Through his relationship with Setne, Carter explores his relationship with his father’s shadow, specifically how Carter still feels partly trapped under the imprint his father left behind. In order to summon the strength necessary to defeat Apophis, Carter must truly understand the role of the shadow, as well as how he has begun to develop a shadow of his own. While shadows are shades of a person left behind, this does not mean they have to darken the path of others. Rather, as Carter learns, his father’s shadow is a way for Carter to pick up where his father left off in the battle to bring balance between order and chaos. In this way, shadows are also an extension of a person’s life and a way for people to link themselves to others across generations.

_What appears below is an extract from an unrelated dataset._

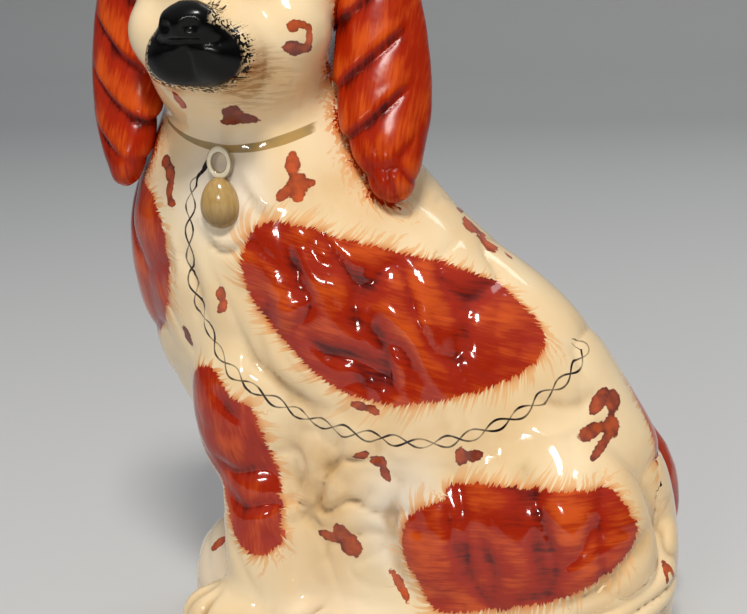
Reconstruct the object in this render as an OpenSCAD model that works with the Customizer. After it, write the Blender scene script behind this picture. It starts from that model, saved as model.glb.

The shadow is also the part of the soul at the crux of the greater conflict against Apophis. Much of the novel’s plot revolves around the journey to find and capture Apophis’s shadow so it can be used to execrate the serpent and banish the strength of chaos from the world. Apophis and the force of chaos have left a strong and lasting imprint on the world: This is shown through the sheer size of Apophis’s shadow in Chapter 16, when it is shown to be as large as the nearly endless Sea of Chaos. The execration of Apophis’s shadow highlights what happens when a legacy is stripped of its power—either through choice or force. With the diminishing of chaos’s power, chaotic events, such as wars, no longer have such a hold on the past or present. Apophis’s execration also links shadows to Maintaining Balance Between Order and Chaos. Without Apophis’s shadow pressing so strongly upon the world, the shadows of the gods (and, thus, order) must also lessen.

Death

Death plays an important role in Carter’s and Sadie’s character arcs and is an important motif in the novel. Since their father merged with Osiris, Carter and Sadie have had a closer relationship with death and how it is both finite and eternal in Egyptian magician culture. Since their father is the god of the underworld and their mother resides at his side as a spirit, Carter and Sadie have not completely lost their parents to death. However, this does not mean their parents are the forces they once were. Both are bound to the underworld and the rules it imposes, meaning they cannot help Carter and Sadie beyond offering advice.


Further, Apophis’s increasing power weighs heavily on the underworld, placing spirits like their mother in danger similar to that which mortals face from death. Specifically for Sadie, her relationship with Walt and Anubis forces her to understand the limitations and rules of death. While her father’s position allows him to make an exception for her mother’s spirit, Walt’s death would bring no such special treatment, meaning Sadie would lose him completely if he died. Walt’s merger with Anubis yet again changes the rules of death, showing how Egyptian magic is not an absolute. Though Anubis is a creature of death, he can use Walt’s lifeforce to live among humans while staving off Walt’s death. Like order and chaos, Walt and Anubis’s relationship is a balance.

Magic

Magic is a symbol of Maintaining Balance Between Order and Chaos in the novel. Carter, Sadie, and their allies represent using magic to uphold the forces of order, while the rebels’ use of magic symbolizes the power of chaos to subvert order. Since the rebel magicians fall under Apophis’s influence, their magic also represents the threat Apophis poses to Carter and Sadie beyond just his ability to defeat Ra and plunge the world into chaos.


Apophis seizes on the division between the groups of magicians to sow more fear and chaos so the groups will fight against each other, not against him. Thus, the magicians’ perversion of their magic to serve Apophis speaks to how Apophis has used chaos to maintain his hold on the world for too long, threatening to overturn the world completely. By contrast, Sadie, Carter, and their allies use their magic to uphold order and restore balance to the world. In this way, magic represents how both order and chaos hold different kinds of power, and how a lack of balance can create threats to stability for all.